-- Start of Supplied material --

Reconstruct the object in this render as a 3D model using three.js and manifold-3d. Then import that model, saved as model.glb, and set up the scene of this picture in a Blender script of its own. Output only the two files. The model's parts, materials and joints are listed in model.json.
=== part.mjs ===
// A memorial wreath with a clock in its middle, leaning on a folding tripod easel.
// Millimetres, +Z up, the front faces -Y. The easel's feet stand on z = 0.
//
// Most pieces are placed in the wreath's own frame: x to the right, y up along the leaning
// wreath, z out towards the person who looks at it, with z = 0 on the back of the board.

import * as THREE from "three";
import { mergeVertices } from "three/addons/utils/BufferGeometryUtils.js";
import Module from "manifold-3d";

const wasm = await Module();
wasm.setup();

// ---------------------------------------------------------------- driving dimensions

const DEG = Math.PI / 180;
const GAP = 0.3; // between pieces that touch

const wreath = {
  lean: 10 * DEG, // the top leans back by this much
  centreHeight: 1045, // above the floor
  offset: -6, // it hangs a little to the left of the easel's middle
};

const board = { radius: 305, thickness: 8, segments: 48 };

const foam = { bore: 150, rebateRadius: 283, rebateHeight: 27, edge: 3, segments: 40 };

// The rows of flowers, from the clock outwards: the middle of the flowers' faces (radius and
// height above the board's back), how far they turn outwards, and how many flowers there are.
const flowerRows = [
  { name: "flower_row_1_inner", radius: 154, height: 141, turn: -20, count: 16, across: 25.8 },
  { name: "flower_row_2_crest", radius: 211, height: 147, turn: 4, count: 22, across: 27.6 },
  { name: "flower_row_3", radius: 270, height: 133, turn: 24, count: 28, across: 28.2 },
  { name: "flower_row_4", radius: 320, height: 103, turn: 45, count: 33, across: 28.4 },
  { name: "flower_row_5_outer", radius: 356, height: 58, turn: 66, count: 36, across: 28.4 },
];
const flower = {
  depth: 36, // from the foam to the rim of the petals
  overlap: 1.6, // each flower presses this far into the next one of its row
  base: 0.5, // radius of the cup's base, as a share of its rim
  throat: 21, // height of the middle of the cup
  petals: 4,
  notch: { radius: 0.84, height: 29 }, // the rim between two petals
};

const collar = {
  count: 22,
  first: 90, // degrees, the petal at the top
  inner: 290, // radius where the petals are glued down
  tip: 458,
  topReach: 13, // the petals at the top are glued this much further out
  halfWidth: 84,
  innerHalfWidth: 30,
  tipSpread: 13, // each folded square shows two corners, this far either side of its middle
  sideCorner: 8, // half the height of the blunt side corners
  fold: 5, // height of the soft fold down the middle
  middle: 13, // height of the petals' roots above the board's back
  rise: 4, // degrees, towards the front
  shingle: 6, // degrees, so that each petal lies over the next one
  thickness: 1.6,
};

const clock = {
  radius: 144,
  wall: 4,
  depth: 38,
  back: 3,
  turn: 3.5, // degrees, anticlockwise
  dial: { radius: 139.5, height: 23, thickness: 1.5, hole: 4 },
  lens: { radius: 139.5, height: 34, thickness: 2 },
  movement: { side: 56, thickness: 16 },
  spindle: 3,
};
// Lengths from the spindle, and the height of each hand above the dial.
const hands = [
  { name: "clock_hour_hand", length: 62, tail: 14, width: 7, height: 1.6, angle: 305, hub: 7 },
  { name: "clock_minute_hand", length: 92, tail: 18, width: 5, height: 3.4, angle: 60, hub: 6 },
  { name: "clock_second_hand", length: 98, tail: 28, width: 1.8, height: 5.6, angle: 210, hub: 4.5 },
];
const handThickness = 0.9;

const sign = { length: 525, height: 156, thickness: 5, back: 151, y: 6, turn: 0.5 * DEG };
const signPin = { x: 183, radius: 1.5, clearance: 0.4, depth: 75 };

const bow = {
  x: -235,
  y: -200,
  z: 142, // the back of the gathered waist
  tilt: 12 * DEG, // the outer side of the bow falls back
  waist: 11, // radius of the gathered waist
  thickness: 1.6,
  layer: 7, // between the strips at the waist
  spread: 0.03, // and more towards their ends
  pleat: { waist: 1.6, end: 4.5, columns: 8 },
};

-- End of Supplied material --

• _Task to complete_: Determine how many lines contain the word "three" and reply with that number alone.

• _Full answer_: 3